Geraldo commented about the stupidity of the hoodie and, as usual got his ass handed over to the point of having to apologize. But question not asked was: Is he right or wrong? Answer: Partially right. The issue is not if the Hoodie is fashionable or belongs to a particular racial segment of the population and criticizing it makes you a racist. It is not the garment but the way it is used: If you are planning on obstructing the view of your face, you may end up dealing with some unpleasant consequences. And it is not racism, it is basic human nature, ingrained in our system. Deal with it.
Were visual animals. About 90% of the input we receive from the world comes through our eyes. Are we afraid of the dark itself because we cannot see. Lack of basic information about some place, some event or somebody put us at unease. The most basic information about a person is what it is reflected in his face so, if you cover it, disguise it or make it hard for somebody else to see it, expect the proper amount of weariness and even aggression.
Our interaction with others is heavily dependent on that visual input and the first thing every human will focus is the face. Humans have seven universally recognizable expressions (fear, anger, surprise, contempt, disgust, happiness, and sadness) that are the basis of such initial interactions and we will react accordingly. If we somebody displaying fear, we will automatically try to search for whatever is causing that fear. A happy face makes you want to share in that happiness and so on.
But when there is no input available such as wearing a mask, a bandana or a hoodie covering most of the face, our lizard brain immediately triggers the alarms: Somebody does not want to be read and we will assume bad intentions. If you cover your face, be ready for people to react by Freeze-Fight-Fright-Flight. This is deeply ingrained in our basic response system and can be modified with a lot of difficulty and only to be changed to another basic response: instead of freezing to danger one can change to fleeing or fighting it. If we cannot read your face, you are an unknown quantity and by our own nature and we fear the unknown.
Covering the face is inedible associated with both avoidance of recognition and the attempt to inspire fear. A criminal does not want to be recognized by those who might know him or that might testify against them in the future. Ancient warriors would wear masks with fearful depictions to scare the enemy and hide their own emotions about going into battle. Armed robbers of old and present know the impact of a faceless & threatening individual in controlling their victims. Shall we forget the fear that the faceless Knights of the Ku Klux Klan created on black folks as they appeared in the middle of the night with their own particular brand of hoodies? Even SWAT and other special teams recognize that doing a dynamic entry while wearing balaclavas do wonders in giving them extra moments of paralyzing shock that can be used to end a hostage situation in their favor. Even a male with a heavy beard triggers a bit of suspicion on people. If you do not believe me, try and find out how many U.S. Presidents had a beard. And Abraham Lincoln does not count as he campaigned fully shaved.

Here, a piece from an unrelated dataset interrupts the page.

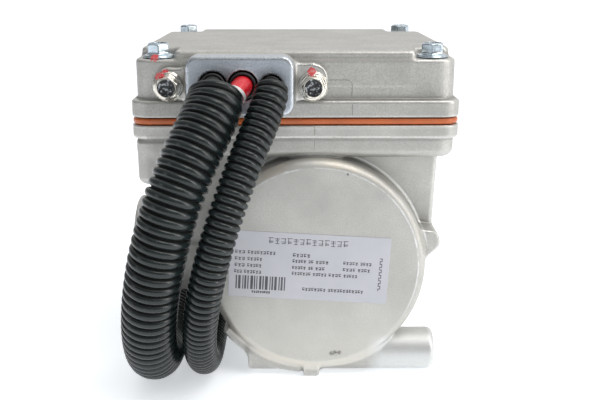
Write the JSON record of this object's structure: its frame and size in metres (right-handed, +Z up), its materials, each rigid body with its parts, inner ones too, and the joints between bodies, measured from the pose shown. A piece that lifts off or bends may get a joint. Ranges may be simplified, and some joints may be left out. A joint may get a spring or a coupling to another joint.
{
  "type": "scroll compressor",
  "caption": "Electric scroll compressor: cast drum with motor and scroll pair, square inverter box on top, cable block with corrugated conduits.",
  "frame": {"origin": "centre of the compressor's box without its cables, on the surface it stands on", "axes": "+Z up, +Y back along the shaft from the motor end to the discharge end, +X to the right seen from the motor end"},
  "size_m": [0.1673, 0.3163, 0.1699],
  "materials": {
    "cast_aluminium": "as-cast, fine grain, satin",
    "block_aluminium": "sand-blasted casting, satin",
    "steel": "ground",
    "zinc_plate": "zinc plated, bluish",
    "gasket_rubber": "orange-red silicone, glossy",
    "black_rubber": "matt black",
    "conduit_plastic": "black corrugated conduit, soft sheen",
    "red_sleeve": "red heat-shrink sleeve, glossy",
    "label_film": null,
    "circuit_board": "green solder mask",
    "dark_plastic": "black moulded",
    "orange_plastic": "orange high-voltage plug",
    "copper": "enamelled copper winding",
    "lamination_steel": "laminated electrical steel",
    "spring_steel": "hardened strip",
    "hard_alloy": "hard anodised, machined",
    "brass": "turned"
  },
  "bodies": {
    "housing": {"motor_housing": "cast_aluminium", "rear_cover": "cast_aluminium", "inverter_cover": "cast_aluminium", "main_frame": "cast_aluminium", "fixed_scroll": "cast_aluminium", "cable_block": "block_aluminium", "hermetic_terminal": "steel", "front_bearing_outer": "steel", "main_bearing_outer": "steel", "anti_rotation_pin_1": "steel", "anti_rotation_pin_2": "steel", "anti_rotation_pin_3": "steel", "reed_stop": "steel", "reed_screw": "steel", "cover_bolt_1": "zinc_plate", "cover_bolt_2": "zinc_plate", "cover_bolt_3": "zinc_plate", "cover_bolt_4": "zinc_plate", "block_bolt_1": "zinc_plate", "block_bolt_2": "zinc_plate", "rear_bolt_1": "zinc_plate", "rear_bolt_2": "zinc_plate", "rear_bolt_3": "zinc_plate", "rear_bolt_4": "zinc_plate", "rear_bolt_5": "zinc_plate", "cover_gasket": "gasket_rubber", "rear_gasket": "black_rubber", "cable_grommet_1": "black_rubber", "cable_grommet_2": "black_rubber", "cable_grommet_3": "black_rubber", "hv_conduit": "conduit_plastic", "lv_conduit": "conduit_plastic", "red_sleeve": "red_sleeve", "rating_label": "label_film", "inverter_board": "circuit_board", "dc_link_capacitor": "dark_plastic", "power_module": "dark_plastic", "lv_connector": "dark_plastic", "hv_connector": "orange_plastic", "front_winding": "copper", "rear_winding": "copper", "stator_core": "lamination_steel", "thrust_plate": "spring_steel"},
    "rotor": {"crankshaft": "steel", "rotor_core": "lamination_steel", "front_balance_weight": "brass", "rear_balance_weight": "brass", "front_bearing_inner": "steel", "main_bearing_inner": "steel", "drive_bush": "steel"},
    "front_cage": {"front_bearing_cage": "brass"},
    "main_cage": {"main_bearing_cage": "brass"},
    "orbiter": {"orbiting_scroll": "hard_alloy", "drive_bearing": "brass", "anti_rotation_ring_1": "steel", "anti_rotation_ring_2": "steel", "anti_rotation_ring_3": "steel"},
    "reed": {"discharge_reed": "spring_steel"}
  },
  "joints": [
    {"name": "rotor_spin", "type": "hinge", "parent": "housing", "child": "rotor", "pos_m": [0.014, 0, 0.06], "axis": [0, 1, 0], "continuous": true},
    {"name": "scroll_orbit", "type": "hinge", "parent": "rotor", "child": "orbiter", "pos_m": [0.014, 0.04425, 0.0628], "axis": [0, 1, 0], "continuous": true},
    {"name": "front_cage_spin", "type": "hinge", "parent": "housing", "child": "front_cage", "pos_m": [0.014, -0.08445, 0.06], "axis": [0, 1, 0], "continuous": true},
    {"name": "main_cage_spin", "type": "hinge", "parent": "housing", "child": "main_cage", "pos_m": [0.014, 0.02245, 0.06], "axis": [0, 1, 0], "continuous": true},
    {"name": "reed_lift", "type": "hinge", "parent": "housing", "child": "reed", "pos_m": [0.014, 0.0705, 0.08], "axis": [1, 0, 0], "range_deg": [0, 7], "stiffness_Nm_per_rad": 0.02}
  ],
  "couplings": [
    {"joint": "scroll_orbit", "follows": "rotor_spin", "ratio": -1},
    {"joint": "front_cage_spin", "follows": "rotor_spin", "ratio": 0.386},
    {"joint": "main_cage_spin", "follows": "rotor_spin", "ratio": 0.403}
  ]
}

Most all cultures if not all, meet strangers the same fashion: open and visible face and hands free of any objects that might be deemed a weapon. When we meet somebody in our western culture, we look straight at their faces and shake hands. We are transmitting a message that says “Here, see my face. I bid you no ill will. I give you my hand without a weapon as proof of my good intentions.” If you do not believe me, remember the times you have been introduced to somebody and promptly uncovered your face if needed and dropped whatever was on your dominant hand to make that initial contact. Back in medieval times, when two knights meet on the road for the first time, they would rise the visors and the right hand would go up, palm facing front in show of truce. A knight who failed to do would be considered an enemy and end up being rapidly challenged.
Although we “know” that this picture is the Miami Heat team being supportive about the killing of Trayvon Martin, what they are sending is absolutely the wrong signals: faces covered or mostly covered & hands hidden. If you were walking down a steer and came to a group of unknown individuals like that, your alarm bells would go off and if you are smart, would take appropriate measure such as changing sides or reversing your course. And don’t BS anybody saying the opposite unless you are Rambo-Wannabe seeking trouble, trying to be Politically Correct and demonstrating you “care” now or plain stupid… but I repeat myself.

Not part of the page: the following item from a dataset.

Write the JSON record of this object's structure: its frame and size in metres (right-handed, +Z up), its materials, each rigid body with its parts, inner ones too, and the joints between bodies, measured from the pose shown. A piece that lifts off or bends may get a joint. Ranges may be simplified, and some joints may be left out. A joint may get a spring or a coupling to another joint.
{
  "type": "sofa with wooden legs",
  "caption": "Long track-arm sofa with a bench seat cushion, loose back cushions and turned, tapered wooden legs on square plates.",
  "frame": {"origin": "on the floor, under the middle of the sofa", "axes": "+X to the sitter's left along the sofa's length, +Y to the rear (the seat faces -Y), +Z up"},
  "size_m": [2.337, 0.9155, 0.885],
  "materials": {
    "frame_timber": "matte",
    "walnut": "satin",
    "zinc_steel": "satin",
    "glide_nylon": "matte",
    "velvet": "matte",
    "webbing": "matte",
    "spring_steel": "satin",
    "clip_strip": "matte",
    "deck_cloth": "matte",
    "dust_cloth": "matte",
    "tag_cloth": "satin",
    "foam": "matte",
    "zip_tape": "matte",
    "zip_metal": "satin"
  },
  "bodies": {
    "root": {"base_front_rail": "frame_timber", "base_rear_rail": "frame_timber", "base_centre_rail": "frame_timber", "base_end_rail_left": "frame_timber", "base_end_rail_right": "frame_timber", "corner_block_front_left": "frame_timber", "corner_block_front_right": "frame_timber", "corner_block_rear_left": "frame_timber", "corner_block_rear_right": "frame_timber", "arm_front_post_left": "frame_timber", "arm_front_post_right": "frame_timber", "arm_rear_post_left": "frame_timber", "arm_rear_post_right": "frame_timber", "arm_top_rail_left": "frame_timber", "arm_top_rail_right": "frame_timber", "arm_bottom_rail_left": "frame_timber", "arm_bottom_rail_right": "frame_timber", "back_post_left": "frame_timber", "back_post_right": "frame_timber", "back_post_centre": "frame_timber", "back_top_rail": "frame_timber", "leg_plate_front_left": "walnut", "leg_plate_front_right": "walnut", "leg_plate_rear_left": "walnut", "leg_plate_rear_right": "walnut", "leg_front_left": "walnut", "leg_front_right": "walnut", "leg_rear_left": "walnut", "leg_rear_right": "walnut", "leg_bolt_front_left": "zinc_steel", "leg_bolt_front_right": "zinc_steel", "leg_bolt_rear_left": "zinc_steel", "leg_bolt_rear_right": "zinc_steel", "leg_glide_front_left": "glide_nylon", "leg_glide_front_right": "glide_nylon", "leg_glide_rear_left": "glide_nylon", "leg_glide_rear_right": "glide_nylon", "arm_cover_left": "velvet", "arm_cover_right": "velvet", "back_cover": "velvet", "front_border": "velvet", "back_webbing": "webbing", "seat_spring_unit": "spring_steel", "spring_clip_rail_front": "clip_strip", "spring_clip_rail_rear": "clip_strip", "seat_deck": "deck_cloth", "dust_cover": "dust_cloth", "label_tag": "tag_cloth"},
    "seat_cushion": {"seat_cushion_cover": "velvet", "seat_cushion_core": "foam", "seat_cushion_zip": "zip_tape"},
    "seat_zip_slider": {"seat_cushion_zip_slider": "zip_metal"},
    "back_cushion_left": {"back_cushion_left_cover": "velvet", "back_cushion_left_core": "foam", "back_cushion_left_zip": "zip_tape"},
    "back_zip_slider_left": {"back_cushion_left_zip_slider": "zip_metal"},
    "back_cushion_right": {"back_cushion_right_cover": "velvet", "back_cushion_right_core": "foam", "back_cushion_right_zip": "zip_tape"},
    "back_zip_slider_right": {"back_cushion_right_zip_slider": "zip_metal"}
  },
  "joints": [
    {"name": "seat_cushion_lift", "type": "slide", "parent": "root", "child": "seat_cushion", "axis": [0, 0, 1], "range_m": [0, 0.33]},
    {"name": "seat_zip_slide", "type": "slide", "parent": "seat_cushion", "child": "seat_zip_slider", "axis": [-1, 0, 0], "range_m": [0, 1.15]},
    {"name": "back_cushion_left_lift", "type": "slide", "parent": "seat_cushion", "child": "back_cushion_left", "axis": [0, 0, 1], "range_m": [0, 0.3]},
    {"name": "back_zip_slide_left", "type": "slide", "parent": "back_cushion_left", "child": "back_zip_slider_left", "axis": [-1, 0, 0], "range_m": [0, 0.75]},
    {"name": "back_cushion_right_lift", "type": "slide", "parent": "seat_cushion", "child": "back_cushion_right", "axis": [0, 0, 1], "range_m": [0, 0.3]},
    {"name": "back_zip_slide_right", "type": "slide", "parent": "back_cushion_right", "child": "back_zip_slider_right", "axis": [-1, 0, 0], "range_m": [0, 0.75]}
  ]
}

How ingrained is our distaste for covered faces? Seek no further than the recent marches and demonstration about the Trayvon Killing. Wearing a hoodie was supposed to be a symbol, but I found interesting how many people were wearing it.
Even wearing hoodies, people chose to display their face clearly. I doubt that this was done on purpose but rather instinctively: They have nothing to hide or pretend. This last photo is even more revealing. Red circles denote those with covered or hard to see faces while wearing a hoodie. Yellow circles the opposite.

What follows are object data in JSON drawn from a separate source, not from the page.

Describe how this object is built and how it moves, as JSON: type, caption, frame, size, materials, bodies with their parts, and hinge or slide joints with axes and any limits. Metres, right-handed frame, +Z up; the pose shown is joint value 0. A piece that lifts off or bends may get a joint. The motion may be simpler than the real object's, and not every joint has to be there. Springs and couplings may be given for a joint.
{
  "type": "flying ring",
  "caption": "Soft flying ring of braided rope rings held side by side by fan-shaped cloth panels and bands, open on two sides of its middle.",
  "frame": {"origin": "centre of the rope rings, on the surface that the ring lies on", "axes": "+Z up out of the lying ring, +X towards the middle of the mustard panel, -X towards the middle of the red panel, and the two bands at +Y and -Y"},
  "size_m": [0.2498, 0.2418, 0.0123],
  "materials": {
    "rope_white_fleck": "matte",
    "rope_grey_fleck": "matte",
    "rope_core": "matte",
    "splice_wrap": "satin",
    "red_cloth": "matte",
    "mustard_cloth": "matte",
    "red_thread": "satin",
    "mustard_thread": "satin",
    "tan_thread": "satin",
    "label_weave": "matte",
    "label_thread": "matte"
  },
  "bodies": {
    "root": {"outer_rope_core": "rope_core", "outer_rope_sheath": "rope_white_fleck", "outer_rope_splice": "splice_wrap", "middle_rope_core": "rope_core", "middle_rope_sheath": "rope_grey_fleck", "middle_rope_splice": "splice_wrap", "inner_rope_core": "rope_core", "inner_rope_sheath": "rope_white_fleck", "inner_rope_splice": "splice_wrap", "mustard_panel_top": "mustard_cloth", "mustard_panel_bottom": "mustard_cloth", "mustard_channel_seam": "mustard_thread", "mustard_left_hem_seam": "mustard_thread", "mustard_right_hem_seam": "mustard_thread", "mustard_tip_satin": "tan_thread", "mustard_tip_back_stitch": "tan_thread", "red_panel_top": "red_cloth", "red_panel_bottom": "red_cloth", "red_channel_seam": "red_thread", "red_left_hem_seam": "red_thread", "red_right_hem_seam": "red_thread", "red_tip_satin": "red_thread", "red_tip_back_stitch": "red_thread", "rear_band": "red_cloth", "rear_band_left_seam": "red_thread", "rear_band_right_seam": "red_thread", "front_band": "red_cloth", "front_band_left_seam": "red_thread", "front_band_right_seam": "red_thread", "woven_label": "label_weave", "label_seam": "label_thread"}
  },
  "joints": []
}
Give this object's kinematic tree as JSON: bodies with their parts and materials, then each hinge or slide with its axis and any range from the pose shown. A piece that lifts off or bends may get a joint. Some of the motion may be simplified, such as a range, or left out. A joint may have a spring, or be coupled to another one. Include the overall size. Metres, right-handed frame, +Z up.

The majority of those present chose to have their faces open and on display signifying that they had nothing to hide. On purpose? I am betting by instinct. Those who chose to hide their faces, you may want to ask them if they did it just because it is the cool (yet stupid) thing to do or other factors were in play.
And if you need another reason not to wear the hood like a head sock of ample proportions, just a reminder that peripheral vision comes in handy and if you are stupid enough to block it, then do not bitch when you don’t see it coming.